Dennoch: Die Kirche wurde im letzten Jahr aufwendig renoviert und saniert. In der vergangenen Woche war ich als Bischof eingeladen zur Wiedereinweihung der St. Josef-Kirche in Bloischdorf. Der zuständige Pfarrer hatte dazu natürlich für den 19. März, dem Hochfest des hl. Josef eingeladen. Schnell war ich mit dem Pfarrer darin einig, dass wir zu diesem Anlass nicht die Eucharistie feiern, sondern eine andere gottesdienstliche Form gestalten sollten – denn die meisten der Teilnehmer an der Wiedereinweihung der Kirche würden keine Christen sein. Geladen waren vor allem die verschiedenen Handwerksfirmen, die die Renovierung durchgeführt hatten wie auch die Vertreter der Denkmalpflege und der Kommune. Ihr Werk und ihre Unterstützung sollte gewürdigt werden.

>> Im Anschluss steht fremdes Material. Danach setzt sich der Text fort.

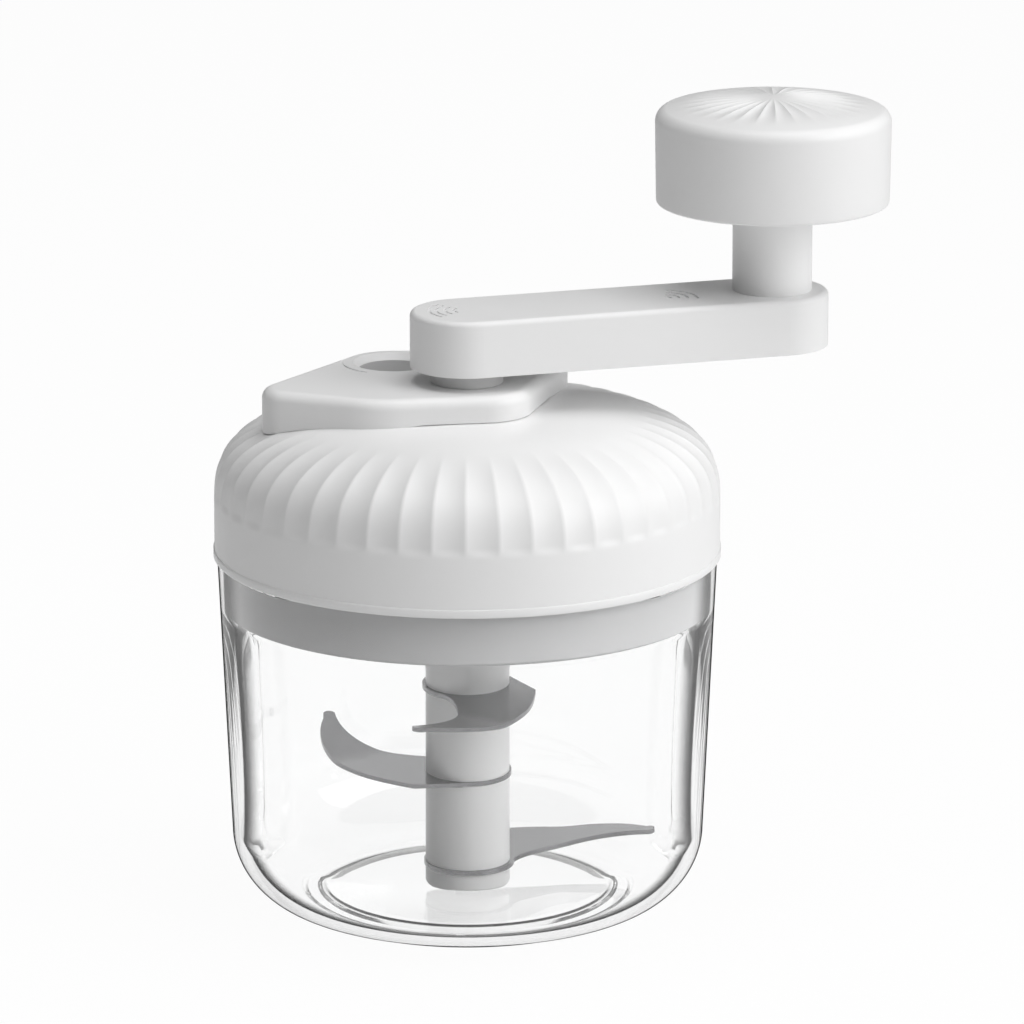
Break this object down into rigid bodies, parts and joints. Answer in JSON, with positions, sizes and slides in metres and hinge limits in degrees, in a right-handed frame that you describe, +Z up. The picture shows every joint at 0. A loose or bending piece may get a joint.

Allerdings haben wir das zu einer Kirchweihe gehörige Evangelium verkündet: Die Berufung des Zöllners Zachäus. Vermutlich haben manche der Teilnehmer dieses Wortgottesdienstes diese Geschichte zum ersten Mal in ihrem Leben gehört. Ich habe ihnen Zachäus als einen neugierigen und suchenden Menschen vorgestellt. Seine Suche, sein Interesse wird erst erfüllt, als er von Jesus angeschaut wird – aber dann reagiert er direkt und mit ganzer Kraft. Es muss ihn bis ins Mark getroffen haben, dass er, der Zöllner, ausgesucht wurde, um den Herrn aufzunehmen und sein Gastgeber zu sein.

Die kleine Kirche – jetzt frisch renoviert – ist für uns Christen ein Ort der Gottesberührung. Sie ist kein Museum. Es kann geschehen, wenn Wanderer oder Radfahrer hier vorbeikommen und in das schmucke Kirchlein hineinschauen, dass sie angesprochen werden: von der Stille in diesem Raum, von den Bildern und Figuren. Es kann geschehen, dass sie wie Zachäus angeschaut werden und eine Wandlung in ihrem Leben einsetzt – hin zu dem Gott, der auch heute noch gastfreundliche Aufnahme in  den Herzen von Menschen sucht.

Obwohl in dem Ort derzeit kein katholischer Christ wohnt, hat sich jemand bereit erklärt, die Kirche jeden Tag für Besucher zu öffnen und sie am Abend wieder zu schließen. Man kann nur dankbar sein dafür, dass es Menschen gibt, die Gottesberührung möglich machen.